Benefits of Tansy

Tansy is an old world plant now naturalized and growing all over the U.S. It is often grown in the herb garden for medicinal purposes and occasionally for flavoring. The name “tansy” is presumed to come from the Greek name Athanasia meaning “immortality” or “everlasting.”

In the old days, tansy was a very popular herb. It was used in Easter cakes and puddings, because it was considered good for the health in the springtime.

As a flavoring, it is used in omelets, baked, and fried fish, etc. The liquor. Chartreuse, is made from it.

It is also used in closets to repel moths, and it is claimed that meat wrapped or rubbed with the leaves will keep the flies away (this should be of interest to campers).

The entire HERB is official in the U.S.

The odor is strong, peculiar, and fragrant but much diminished by drying. The taste is warm, bitter, somewhat acrid, and aromatic. These properties are imparted to water and alcohol. The medical virtues of the plant depend on a bitter extractive and a volatile oil. The seeds contain the largest proportion of the bitter principle and the least of the volatile oil. They must be cut in full bloom, dried carefully, and stored in a tightly closed container.

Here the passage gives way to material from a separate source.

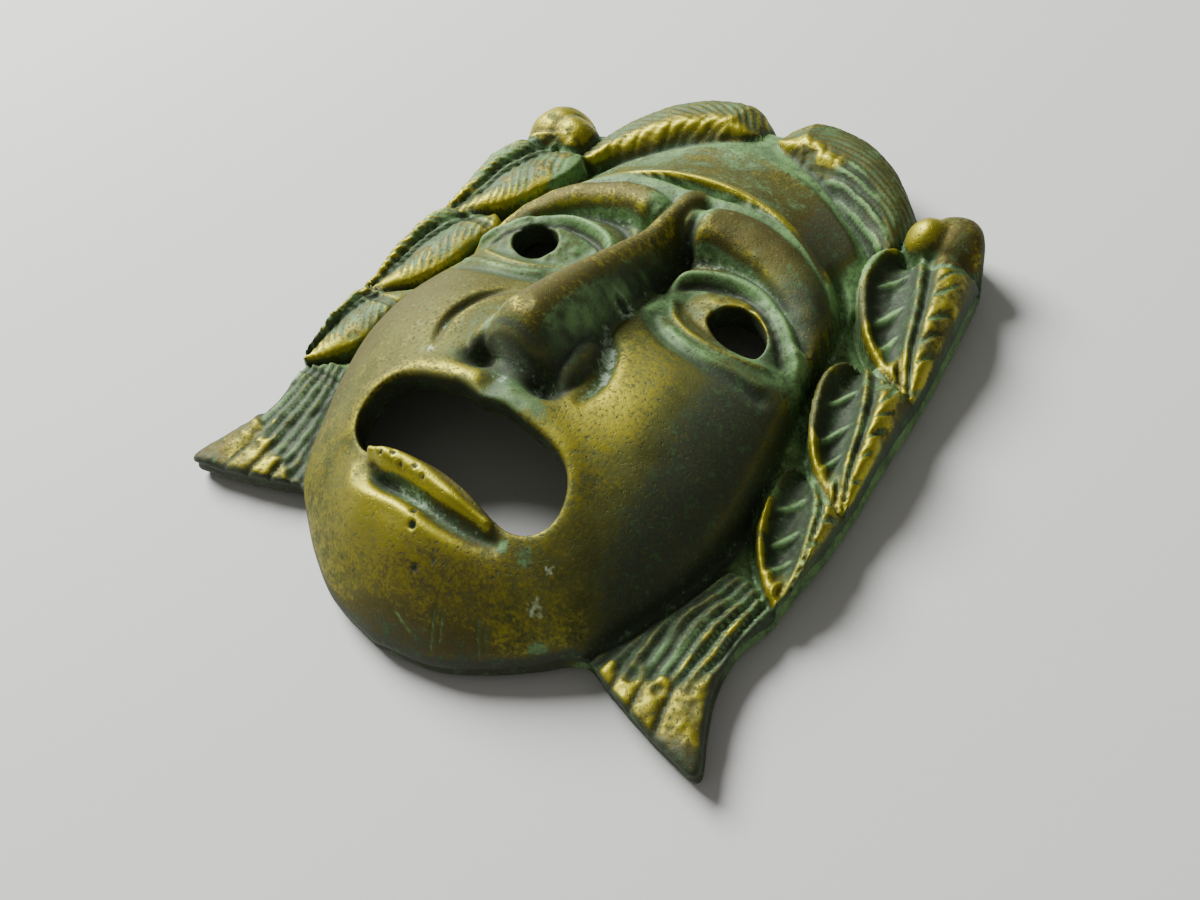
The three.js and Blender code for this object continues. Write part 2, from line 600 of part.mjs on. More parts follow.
// The face from the height grid, cut to its edge, joined to the plate it stands on
const faceHeight = (x, y) => face(x, y, faceReach(Math.abs(x), y));
const faceGrid = heightGrid(faceHeight, FACE_LEVELS, FACE_TOLERANCE);
const shapes = [
  solid(blockUnder(faceGrid, BELOW)).intersect(solid(prism(bothSides(FACE_EDGE, 4), 0, TOP))),
  solid(blockUnderSheet(12, 4, crownPoint)),
  solid(blockUnderSheet(16, 3, bandPoint)),
];
for (const mirror of [false, true]) {
  const add = (rows, columns, pointAt) => {
    shapes.push(solid(blockUnderSheet(rows, columns, pointAt, { mirror })));
  };
  const section = mirror ? LEFT_SECTION : RIGHT_SECTION;
  const columns = section.length - 1;
  for (const leaf of SIDE_LEAVES) {
    const acrossAt = (v) => section[Math.round(v * columns)][0];
    add(9, columns, (u, v) => sideLeafPoint(leaf, section, 0.004 + 0.992 * u, acrossAt(v)));
    for (let k = 0; k < VEINS_PER_LEAF && !mirror; k++) {
      add(3, 2, (u, v) => veinPoint(leaf, k, u, v * 2 - 1));
    }
  }
  add(TOP_LEAF_CUTS * 3, 6, (u, v) => topLeafPoint(u, v * 2 - 1));
  add(6, RIBBON_FLUTES * 4, (u, v) => ribbonPoint(u, v * 2 - 1));
}
for (const ball of [...RIGHT_BERRY, ...LEFT_BERRY]) shapes.push(solid(ballBlock(ball)));
const outer = solid(prism(bothSides(OUTLINE, 3), 0, TOP));
let mask = solid(prism(bothSides(OUTLINE, 3), 0, GROUND));
for (const shape of shapes) mask = mask.add(shape);
mask = mask.intersect(outer);

// The hollow behind follows the front at the wall's thickness
const behind = solid(blockUnder(heightGrid(hollowHeight, BACK_LEVELS, BACK_TOLERANCE), BELOW));
const hollow = behind.intersect(solid(prism(bothSides(HOLLOW_EDGE, 3), BELOW + 1, TOP)));
mask = mask.subtract(hollow);
const openings = [bothSides(MOUTH, 3)];
for (const hole of EYE_HOLES) openings.push(smoothLine([...hole, hole[0]], 3).slice(0, -1));
for (const opening of openings) mask = mask.subtract(solid(prism(opening, BELOW, TOP)));


// The crown sits a little askew, its right shoulder higher than its left
mask = mask.warp((point) => {
  point[1] += SKEW * point[0] * ease(SKEW_FROM, SKEW_TO, point[1]);
});
const cut = mask.getMesh();
const geometry = new THREE.BufferGeometry();
geometry.setAttribute('position', new THREE.Float32BufferAttribute(cut.vertProperties, 3));
geometry.setIndex(Array.from(cut.triVerts));
geometry.computeBoundingBox();
const middle = geometry.boundingBox.getCenter(new THREE.Vector3());
geometry.translate(-middle.x, -middle.y, -geometry.boundingBox.min.z);
geometry.computeVertexNormals();

const bronze = new THREE.MeshStandardMaterial({ color: 0x7d7437, metalness: 0.8, roughness: 0.5 });
const mesh = new THREE.Mesh(geometry, bronze);
mesh.name = 'theatre_mask';

const part = new THREE.Group();
part.name = 'theatre_mask_part';
part.add(mesh);
export default part;
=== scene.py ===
import math

import bpy
import numpy as np
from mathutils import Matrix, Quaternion, Vector, kdtree
from mathutils.geometry import delaunay_2d_cdt


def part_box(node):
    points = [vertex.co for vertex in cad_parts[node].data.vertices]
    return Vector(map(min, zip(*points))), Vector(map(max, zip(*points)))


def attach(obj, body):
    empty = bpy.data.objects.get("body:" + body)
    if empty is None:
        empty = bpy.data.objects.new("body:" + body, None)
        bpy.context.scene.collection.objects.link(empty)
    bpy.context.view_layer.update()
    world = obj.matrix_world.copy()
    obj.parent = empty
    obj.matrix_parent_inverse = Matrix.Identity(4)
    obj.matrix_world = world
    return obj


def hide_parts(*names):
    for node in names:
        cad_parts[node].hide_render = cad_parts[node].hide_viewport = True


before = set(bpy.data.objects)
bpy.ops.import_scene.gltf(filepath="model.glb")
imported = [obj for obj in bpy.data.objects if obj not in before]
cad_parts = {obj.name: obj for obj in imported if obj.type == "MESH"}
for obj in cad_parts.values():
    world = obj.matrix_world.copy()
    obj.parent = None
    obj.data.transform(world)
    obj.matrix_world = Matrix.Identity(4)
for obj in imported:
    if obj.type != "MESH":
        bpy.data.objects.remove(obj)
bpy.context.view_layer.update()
MM = 0.001


# The viewpoint: low over the chin and off to the right of the lying mask, with the camera
# rolled a little, so that the crown points to the upper right of the picture.
camera_place = Vector((66.39, -57.68, 103.71)) * MM
camera_target = Vector((8.60, -11.78, 6.40)) * MM
camera_roll = math.radians(-18.42)
camera_lens = 36.0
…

Tansy has the medicinal properties common to the aromatic bitters and has been recommended as a tonic in intermittents, female conditions such as hysteria, kidney weakness, ammenorrhea, and as a preventative of severe temporary attacks of arthritis, after exhaustive diseases (debility) and fevers. As a tonic, an infusion is said to soothe the nerves and aid digestion. It is recommended for palsy because of its good effect on the sinews.

Refer Here for the Abbreviations and Measurement Units

A hot infusion will influence a free outward flow of circulation, useful for the relief of colds, menstrual flow when suppressed by a recent cold, and in painful menstruation.

In palpitation, boil 1 oz. in 1 pt. water for 10 min. and take 1 wine-glassful 4 or 5 times daily. The results will be excellent.

Tansy is often used as a reliable remedy for worms. The seeds are said to be most effectual. The dose of the powder is from 30 gr. to a dr., 2 or 3 times a day but the infusion is used more frequently. The infusion of 1 oz. to 1 pt. boiling water is taken warm in 1/2 teacupful doses, night and morning, fasting, for a few days. This should expel both thread and tapeworms in children and adults. Give children half of that quantity.

A decoction of tansy is a good foment for sprains and a poultice will frequently relieve pruritis vulva.

Tansy flowers are fine for winter bouquets. Cut flowers when freshly opened and dry.

An excellent green dye is made from the roots.

Dose of the Liq. X, 1/2 to 2 Dr.

Tansy must NOT be used by the pregnant, especially the oil.